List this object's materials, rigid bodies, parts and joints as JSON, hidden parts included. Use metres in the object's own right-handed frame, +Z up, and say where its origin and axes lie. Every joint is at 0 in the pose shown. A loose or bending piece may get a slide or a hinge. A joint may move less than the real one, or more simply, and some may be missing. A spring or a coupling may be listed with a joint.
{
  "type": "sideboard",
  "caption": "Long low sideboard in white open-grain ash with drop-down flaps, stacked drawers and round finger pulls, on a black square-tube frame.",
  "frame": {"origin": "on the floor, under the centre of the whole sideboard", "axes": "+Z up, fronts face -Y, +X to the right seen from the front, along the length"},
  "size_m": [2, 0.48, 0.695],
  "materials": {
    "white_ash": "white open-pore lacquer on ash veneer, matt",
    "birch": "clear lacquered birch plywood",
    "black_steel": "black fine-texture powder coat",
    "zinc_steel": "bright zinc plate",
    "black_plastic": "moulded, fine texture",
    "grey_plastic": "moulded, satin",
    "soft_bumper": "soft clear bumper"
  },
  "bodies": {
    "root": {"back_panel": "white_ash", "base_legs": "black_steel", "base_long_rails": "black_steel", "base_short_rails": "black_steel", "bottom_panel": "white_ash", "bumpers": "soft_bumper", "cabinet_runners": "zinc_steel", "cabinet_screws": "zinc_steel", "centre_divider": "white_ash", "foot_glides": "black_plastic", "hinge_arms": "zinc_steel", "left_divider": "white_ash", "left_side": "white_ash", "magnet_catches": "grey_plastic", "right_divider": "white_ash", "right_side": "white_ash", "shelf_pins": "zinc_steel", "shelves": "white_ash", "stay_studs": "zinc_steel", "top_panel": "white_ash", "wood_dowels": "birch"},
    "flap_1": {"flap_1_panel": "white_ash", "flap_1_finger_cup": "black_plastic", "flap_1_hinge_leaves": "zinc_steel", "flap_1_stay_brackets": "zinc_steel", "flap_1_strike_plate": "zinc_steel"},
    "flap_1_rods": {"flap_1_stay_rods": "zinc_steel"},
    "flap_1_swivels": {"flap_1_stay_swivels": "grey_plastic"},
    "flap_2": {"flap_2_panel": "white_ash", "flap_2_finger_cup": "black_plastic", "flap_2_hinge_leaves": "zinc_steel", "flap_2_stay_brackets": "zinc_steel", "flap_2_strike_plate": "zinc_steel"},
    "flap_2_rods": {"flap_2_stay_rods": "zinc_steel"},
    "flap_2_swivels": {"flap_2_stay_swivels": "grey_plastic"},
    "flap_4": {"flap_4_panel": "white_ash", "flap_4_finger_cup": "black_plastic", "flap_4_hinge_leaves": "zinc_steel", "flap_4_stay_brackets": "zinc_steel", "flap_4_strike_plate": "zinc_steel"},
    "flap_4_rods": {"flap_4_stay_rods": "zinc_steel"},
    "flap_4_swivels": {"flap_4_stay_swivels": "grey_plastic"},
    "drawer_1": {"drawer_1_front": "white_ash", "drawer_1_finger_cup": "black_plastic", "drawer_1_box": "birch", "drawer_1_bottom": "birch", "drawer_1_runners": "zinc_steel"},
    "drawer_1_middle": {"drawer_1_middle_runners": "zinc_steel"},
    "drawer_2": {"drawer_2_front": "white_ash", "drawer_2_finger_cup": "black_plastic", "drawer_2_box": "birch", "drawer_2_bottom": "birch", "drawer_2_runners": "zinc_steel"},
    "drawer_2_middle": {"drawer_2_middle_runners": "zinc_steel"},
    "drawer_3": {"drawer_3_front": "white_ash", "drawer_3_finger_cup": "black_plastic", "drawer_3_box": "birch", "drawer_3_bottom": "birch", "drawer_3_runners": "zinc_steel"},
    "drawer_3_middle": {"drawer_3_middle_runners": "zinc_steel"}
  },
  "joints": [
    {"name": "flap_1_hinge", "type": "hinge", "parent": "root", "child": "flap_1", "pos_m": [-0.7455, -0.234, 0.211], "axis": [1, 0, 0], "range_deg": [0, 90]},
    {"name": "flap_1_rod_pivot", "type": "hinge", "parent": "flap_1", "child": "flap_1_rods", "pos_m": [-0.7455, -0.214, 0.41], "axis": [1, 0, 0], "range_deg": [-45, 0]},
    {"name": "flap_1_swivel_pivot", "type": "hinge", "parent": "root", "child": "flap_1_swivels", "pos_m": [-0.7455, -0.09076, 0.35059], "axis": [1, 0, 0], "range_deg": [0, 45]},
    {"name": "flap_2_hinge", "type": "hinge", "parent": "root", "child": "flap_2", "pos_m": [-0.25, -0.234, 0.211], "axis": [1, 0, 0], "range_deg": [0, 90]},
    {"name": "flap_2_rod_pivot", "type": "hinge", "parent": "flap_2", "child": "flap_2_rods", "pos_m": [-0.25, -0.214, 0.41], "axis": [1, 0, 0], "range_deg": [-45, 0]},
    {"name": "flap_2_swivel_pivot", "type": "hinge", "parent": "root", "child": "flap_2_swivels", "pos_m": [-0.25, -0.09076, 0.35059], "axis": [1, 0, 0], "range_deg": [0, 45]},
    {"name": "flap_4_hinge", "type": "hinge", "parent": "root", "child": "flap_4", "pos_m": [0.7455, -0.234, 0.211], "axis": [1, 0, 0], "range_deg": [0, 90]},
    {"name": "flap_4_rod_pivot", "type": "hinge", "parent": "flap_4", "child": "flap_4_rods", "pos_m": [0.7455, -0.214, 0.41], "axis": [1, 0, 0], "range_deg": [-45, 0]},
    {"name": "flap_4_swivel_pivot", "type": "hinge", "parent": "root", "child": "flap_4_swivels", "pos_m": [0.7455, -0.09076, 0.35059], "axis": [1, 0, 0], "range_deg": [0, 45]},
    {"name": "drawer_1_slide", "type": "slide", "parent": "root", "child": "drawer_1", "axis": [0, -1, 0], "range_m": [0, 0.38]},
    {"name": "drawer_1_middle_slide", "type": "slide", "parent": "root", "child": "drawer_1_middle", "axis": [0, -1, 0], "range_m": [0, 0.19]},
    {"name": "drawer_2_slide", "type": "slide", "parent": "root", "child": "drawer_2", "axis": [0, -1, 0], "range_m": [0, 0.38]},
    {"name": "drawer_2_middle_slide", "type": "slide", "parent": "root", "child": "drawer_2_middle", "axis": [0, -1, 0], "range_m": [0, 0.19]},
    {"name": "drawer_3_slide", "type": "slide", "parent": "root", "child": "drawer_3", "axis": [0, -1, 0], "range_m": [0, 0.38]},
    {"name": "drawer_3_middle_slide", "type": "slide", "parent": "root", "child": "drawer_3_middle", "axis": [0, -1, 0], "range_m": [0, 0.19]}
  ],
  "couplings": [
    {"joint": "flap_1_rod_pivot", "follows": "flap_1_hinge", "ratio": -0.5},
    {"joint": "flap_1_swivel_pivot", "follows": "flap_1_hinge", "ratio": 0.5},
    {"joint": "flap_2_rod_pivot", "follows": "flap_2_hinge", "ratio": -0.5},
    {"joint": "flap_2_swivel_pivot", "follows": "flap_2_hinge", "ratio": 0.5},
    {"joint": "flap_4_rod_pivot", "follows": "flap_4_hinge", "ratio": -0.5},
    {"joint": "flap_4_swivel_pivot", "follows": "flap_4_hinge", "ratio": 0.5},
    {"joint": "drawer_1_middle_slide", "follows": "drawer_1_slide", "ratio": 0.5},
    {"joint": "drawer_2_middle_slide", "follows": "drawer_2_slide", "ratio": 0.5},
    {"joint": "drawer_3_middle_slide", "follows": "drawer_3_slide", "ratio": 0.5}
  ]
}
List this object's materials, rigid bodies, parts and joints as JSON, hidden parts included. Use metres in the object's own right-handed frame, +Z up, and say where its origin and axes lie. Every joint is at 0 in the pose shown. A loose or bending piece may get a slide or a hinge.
----
_Work to be completed_
Return all of the data exactly as it reads.

_Answer below_
List this object's materials, rigid bodies, parts and joints as JSON, hidden parts included. Use metres in the object's own right-handed frame, +Z up, and say where its origin and axes lie. Every joint is at 0 in the pose shown. A loose or bending piece may get a slide or a hinge. A joint may move less than the real one, or more simply, and some may be missing. A spring or a coupling may be listed with a joint.
{
  "type": "sideboard",
  "caption": "Long low sideboard in white open-grain ash with drop-down flaps, stacked drawers and round finger pulls, on a black square-tube frame.",
  "frame": {"origin": "on the floor, under the centre of the whole sideboard", "axes": "+Z up, fronts face -Y, +X to the right seen from the front, along the length"},
  "size_m": [2, 0.48, 0.695],
  "materials": {
    "white_ash": "white open-pore lacquer on ash veneer, matt",
    "birch": "clear lacquered birch plywood",
    "black_steel": "black fine-texture powder coat",
    "zinc_steel": "bright zinc plate",
    "black_plastic": "moulded, fine texture",
    "grey_plastic": "moulded, satin",
    "soft_bumper": "soft clear bumper"
  },
  "bodies": {
    "root": {"back_panel": "white_ash", "base_legs": "black_steel", "base_long_rails": "black_steel", "base_short_rails": "black_steel", "bottom_panel": "white_ash", "bumpers": "soft_bumper", "cabinet_runners": "zinc_steel", "cabinet_screws": "zinc_steel", "centre_divider": "white_ash", "foot_glides": "black_plastic", "hinge_arms": "zinc_steel", "left_divider": "white_ash", "left_side": "white_ash", "magnet_catches": "grey_plastic", "right_divider": "white_ash", "right_side": "white_ash", "shelf_pins": "zinc_steel", "shelves": "white_ash", "stay_studs": "zinc_steel", "top_panel": "white_ash", "wood_dowels": "birch"},
    "flap_1": {"flap_1_panel": "white_ash", "flap_1_finger_cup": "black_plastic", "flap_1_hinge_leaves": "zinc_steel", "flap_1_stay_brackets": "zinc_steel", "flap_1_strike_plate": "zinc_steel"},
    "flap_1_rods": {"flap_1_stay_rods": "zinc_steel"},
    "flap_1_swivels": {"flap_1_stay_swivels": "grey_plastic"},
    "flap_2": {"flap_2_panel": "white_ash", "flap_2_finger_cup": "black_plastic", "flap_2_hinge_leaves": "zinc_steel", "flap_2_stay_brackets": "zinc_steel", "flap_2_strike_plate": "zinc_steel"},
    "flap_2_rods": {"flap_2_stay_rods": "zinc_steel"},
    "flap_2_swivels": {"flap_2_stay_swivels": "grey_plastic"},
    "flap_4": {"flap_4_panel": "white_ash", "flap_4_finger_cup": "black_plastic", "flap_4_hinge_leaves": "zinc_steel", "flap_4_stay_brackets": "zinc_steel", "flap_4_strike_plate": "zinc_steel"},
    "flap_4_rods": {"flap_4_stay_rods": "zinc_steel"},
    "flap_4_swivels": {"flap_4_stay_swivels": "grey_plastic"},
    "drawer_1": {"drawer_1_front": "white_ash", "drawer_1_finger_cup": "black_plastic", "drawer_1_box": "birch", "drawer_1_bottom": "birch", "drawer_1_runners": "zinc_steel"},
    "drawer_1_middle": {"drawer_1_middle_runners": "zinc_steel"},
    "drawer_2": {"drawer_2_front": "white_ash", "drawer_2_finger_cup": "black_plastic", "drawer_2_box": "birch", "drawer_2_bottom": "birch", "drawer_2_runners": "zinc_steel"},
    "drawer_2_middle": {"drawer_2_middle_runners": "zinc_steel"},
    "drawer_3": {"drawer_3_front": "white_ash", "drawer_3_finger_cup": "black_plastic", "drawer_3_box": "birch", "drawer_3_bottom": "birch", "drawer_3_runners": "zinc_steel"},
    "drawer_3_middle": {"drawer_3_middle_runners": "zinc_steel"}
  },
  "joints": [
    {"name": "flap_1_hinge", "type": "hinge", "parent": "root", "child": "flap_1", "pos_m": [-0.7455, -0.234, 0.211], "axis": [1, 0, 0], "range_deg": [0, 90]},
    {"name": "flap_1_rod_pivot", "type": "hinge", "parent": "flap_1", "child": "flap_1_rods", "pos_m": [-0.7455, -0.214, 0.41], "axis": [1, 0, 0], "range_deg": [-45, 0]},
    {"name": "flap_1_swivel_pivot", "type": "hinge", "parent": "root", "child": "flap_1_swivels", "pos_m": [-0.7455, -0.09076, 0.35059], "axis": [1, 0, 0], "range_deg": [0, 45]},
    {"name": "flap_2_hinge", "type": "hinge", "parent": "root", "child": "flap_2", "pos_m": [-0.25, -0.234, 0.211], "axis": [1, 0, 0], "range_deg": [0, 90]},
    {"name": "flap_2_rod_pivot", "type": "hinge", "parent": "flap_2", "child": "flap_2_rods", "pos_m": [-0.25, -0.214, 0.41], "axis": [1, 0, 0], "range_deg": [-45, 0]},
    {"name": "flap_2_swivel_pivot", "type": "hinge", "parent": "root", "child": "flap_2_swivels", "pos_m": [-0.25, -0.09076, 0.35059], "axis": [1, 0, 0], "range_deg": [0, 45]},
    {"name": "flap_4_hinge", "type": "hinge", "parent": "root", "child": "flap_4", "pos_m": [0.7455, -0.234, 0.211], "axis": [1, 0, 0], "range_deg": [0, 90]},
    {"name": "flap_4_rod_pivot", "type": "hinge", "parent": "flap_4", "child": "flap_4_rods", "pos_m": [0.7455, -0.214, 0.41], "axis": [1, 0, 0], "range_deg": [-45, 0]},
    {"name": "flap_4_swivel_pivot", "type": "hinge", "parent": "root", "child": "flap_4_swivels", "pos_m": [0.7455, -0.09076, 0.35059], "axis": [1, 0, 0], "range_deg": [0, 45]},
    {"name": "drawer_1_slide", "type": "slide", "parent": "root", "child": "drawer_1", "axis": [0, -1, 0], "range_m": [0, 0.38]},
    {"name": "drawer_1_middle_slide", "type": "slide", "parent": "root", "child": "drawer_1_middle", "axis": [0, -1, 0], "range_m": [0, 0.19]},
    {"name": "drawer_2_slide", "type": "slide", "parent": "root", "child": "drawer_2", "axis": [0, -1, 0], "range_m": [0, 0.38]},
    {"name": "drawer_2_middle_slide", "type": "slide", "parent": "root", "child": "drawer_2_middle", "axis": [0, -1, 0], "range_m": [0, 0.19]},
    {"name": "drawer_3_slide", "type": "slide", "parent": "root", "child": "drawer_3", "axis": [0, -1, 0], "range_m": [0, 0.38]},
    {"name": "drawer_3_middle_slide", "type": "slide", "parent": "root", "child": "drawer_3_middle", "axis": [0, -1, 0], "range_m": [0, 0.19]}
  ],
  "couplings": [
    {"joint": "flap_1_rod_pivot", "follows": "flap_1_hinge", "ratio": -0.5},
    {"joint": "flap_1_swivel_pivot", "follows": "flap_1_hinge", "ratio": 0.5},
    {"joint": "flap_2_rod_pivot", "follows": "flap_2_hinge", "ratio": -0.5},
    {"joint": "flap_2_swivel_pivot", "follows": "flap_2_hinge", "ratio": 0.5},
    {"joint": "flap_4_rod_pivot", "follows": "flap_4_hinge", "ratio": -0.5},
    {"joint": "flap_4_swivel_pivot", "follows": "flap_4_hinge", "ratio": 0.5},
    {"joint": "drawer_1_middle_slide", "follows": "drawer_1_slide", "ratio": 0.5},
    {"joint": "drawer_2_middle_slide", "follows": "drawer_2_slide", "ratio": 0.5},
    {"joint": "drawer_3_middle_slide", "follows": "drawer_3_slide", "ratio": 0.5}
  ]
}
List this object's materials, rigid bodies, parts and joints as JSON, hidden parts included. Use metres in the object's own right-handed frame, +Z up, and say where its origin and axes lie. Every joint is at 0 in the pose shown. A loose or bending piece may get a slide or a hinge.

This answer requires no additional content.